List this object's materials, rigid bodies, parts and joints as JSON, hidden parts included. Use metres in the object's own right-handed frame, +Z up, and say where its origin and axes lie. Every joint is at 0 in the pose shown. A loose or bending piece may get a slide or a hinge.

# # #

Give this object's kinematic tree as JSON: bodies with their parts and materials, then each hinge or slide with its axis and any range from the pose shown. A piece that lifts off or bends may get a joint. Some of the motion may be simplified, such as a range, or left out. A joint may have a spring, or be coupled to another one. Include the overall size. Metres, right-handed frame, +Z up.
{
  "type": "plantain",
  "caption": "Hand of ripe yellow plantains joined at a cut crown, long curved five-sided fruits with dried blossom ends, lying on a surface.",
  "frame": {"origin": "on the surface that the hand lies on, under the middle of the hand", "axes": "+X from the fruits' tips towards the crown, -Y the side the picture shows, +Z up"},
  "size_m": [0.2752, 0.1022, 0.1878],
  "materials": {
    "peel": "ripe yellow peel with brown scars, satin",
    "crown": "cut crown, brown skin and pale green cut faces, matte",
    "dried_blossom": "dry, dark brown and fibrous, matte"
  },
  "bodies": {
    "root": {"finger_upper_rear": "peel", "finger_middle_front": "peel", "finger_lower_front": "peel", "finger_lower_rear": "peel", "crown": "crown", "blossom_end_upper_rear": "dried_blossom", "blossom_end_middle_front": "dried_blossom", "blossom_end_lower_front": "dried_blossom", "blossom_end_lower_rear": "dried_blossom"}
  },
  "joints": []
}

# # #

Only lines with the word "joints" are wanted, so copy each one from the records.

> Written reply
List this object's materials, rigid bodies, parts and joints as JSON, hidden parts included. Use metres in the object's own right-handed frame, +Z up, and say where its origin and axes lie. Every joint is at 0 in the pose shown. A loose or bending piece may get a slide or a hinge.
  "joints": []